While from 2016 until 2019, SANBAG/SBCTA had collectively been in favor of the extension of the Gold Line to Montclair and eventually to Ontario Airport and ultimately to Redlands and potentially beyond that to Yuciapa, the escalation in the projected $73 million cost of extending the Gold Line from Pomona to Montclair to $80 million, followed by a jump to $96 million, soured San Bernardino County Transportation Authority Executive Director Ray Wolfe on the project.
Toward the close of the September 4, 2019 meeting of the authority’s board, Wolfe said, “I’m going to come back to you through committee next month and hopefully to the board in November with a recommendation that we throw in the towel” on the Gold Line undertaking.
Wolfe made good on that at the October meeting of the authority’s October 2019 transit committee meeting.

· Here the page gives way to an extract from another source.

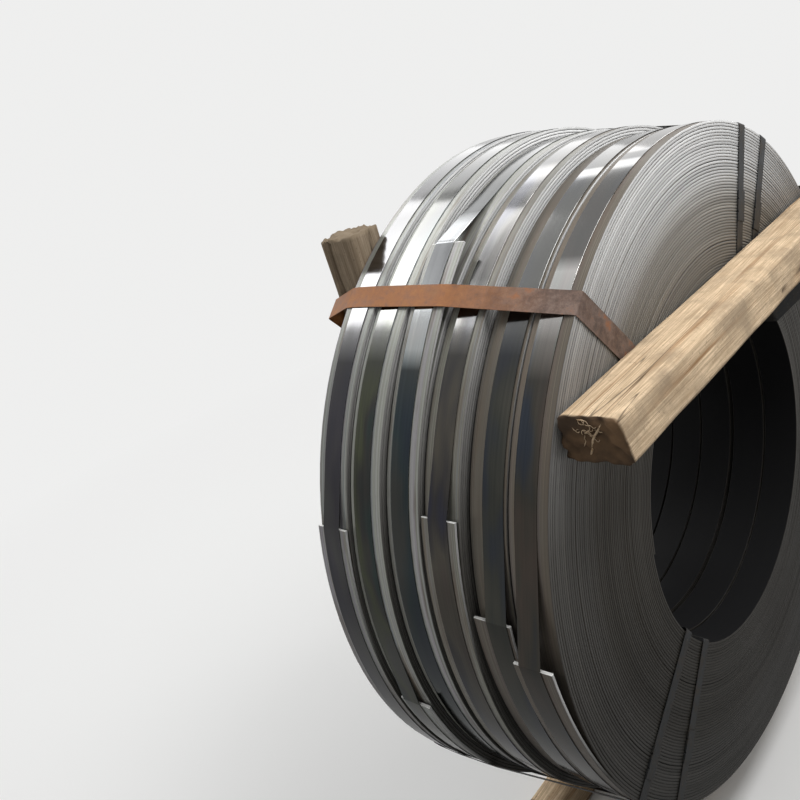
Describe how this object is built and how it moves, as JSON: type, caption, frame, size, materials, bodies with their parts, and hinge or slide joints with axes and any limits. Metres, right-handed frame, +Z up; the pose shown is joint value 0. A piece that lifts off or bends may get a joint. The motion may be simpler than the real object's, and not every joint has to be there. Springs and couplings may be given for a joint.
{
  "type": "strapped pack of slit steel strip coils",
  "caption": "Pack of narrow slit steel strip coils on a common bore, with sprung strip ends, steel straps, spacer timbers and cross skids.",
  "frame": {"origin": "on the axis of the common bore, at the middle of the pack's length", "axes": "-X out of the bore at its open end, +Z up, -Y the side that the strip ends face"},
  "size_m": [0.4748, 1.0265, 1.084],
  "materials": {
    "strip_steel": "hot rolled and pickled, satin",
    "strap_steel": "bright blued strapping",
    "seal_steel": "crimped, bright",
    "rusty_steel": "rusted",
    "dark_strap_steel": "dark waxed strapping",
    "timber": "rough sawn"
  },
  "bodies": {
    "root": {"coil_1": "strip_steel", "coil_2": "strip_steel", "coil_3": "strip_steel", "coil_4": "strip_steel", "coil_5": "strip_steel", "coil_6": "strip_steel", "coil_strap_1": "strap_steel", "coil_strap_2": "strap_steel", "coil_strap_3": "strap_steel", "coil_strap_4": "strap_steel", "coil_strap_5": "strap_steel", "coil_strap_6": "strap_steel", "coil_strap_seal_1": "seal_steel", "coil_strap_seal_2": "seal_steel", "coil_strap_seal_3": "seal_steel", "coil_strap_seal_4": "seal_steel", "coil_strap_seal_5": "seal_steel", "coil_strap_seal_6": "seal_steel", "corner_timber": "timber", "lower_strap_1": "dark_strap_steel", "lower_strap_1_seal": "seal_steel", "lower_strap_2": "dark_strap_steel", "lower_strap_2_seal": "seal_steel", "rear_strap": "dark_strap_steel", "rear_strap_seal": "seal_steel", "rusty_strap": "rusty_steel", "rusty_strap_seal": "rusty_steel", "skid_left": "timber", "skid_right": "timber", "spacer_timber": "timber", "upper_strap_1": "dark_strap_steel", "upper_strap_1_seal": "seal_steel", "upper_strap_2": "dark_strap_steel", "upper_strap_2_seal": "seal_steel"}
  },
  "joints": []
}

The transit committee is composed of representatives from the cities of Big Bear Lake, Chino Hills, Colton, Fontana, Highland, Montclair, Ontario, Rancho Cucamonga, Rialto, Yucaipa and the Third Supervisorial District.
Wolfe’s proposal called for dispensing with constructing the new Gold Line Track into San Bernardino County altogether and to instead have Gold Line passengers heading eastward from Los Angeles or the San Gabriel Valley load onto another train at the Claremont Station which will run on the existing MetroLink track. That system will use so-called diesel multiple unit trains in a what he said was a “hybrid” plan which he dubbed the “Gold Link.”
At the October 10, 2019 transit committee meeting, Wolfe laid out his game plan to put the kibosh on the Gold Line coming into Montclair. Ultimately, eight of the transit committee’s 12 members – Third District Supervisor Dawn Rowe and Rancho Cucamonga Mayor Lloyd Dennis Michael, then-Big Bear Councilman Bill Jahn, then-Yucaipa Councilman David Avila, Highland Councilman Larry McCallon, Fontana Mayor Acquanetta Warren, Colton Mayor Frank Navarro, and Rialto Mayor Deborah Robertson – voted to back Wolfe. Only Montclair Mayor John Dutrey, Ontario City Councilman Alan Wapner and Chino Hills Mayor Ray Marquez opposed his plan to scrub the county’s support of the Gold Line.
That vote set the tone for the State Legislature’s readiness to fund the Gold Line extension into San Bernardino County.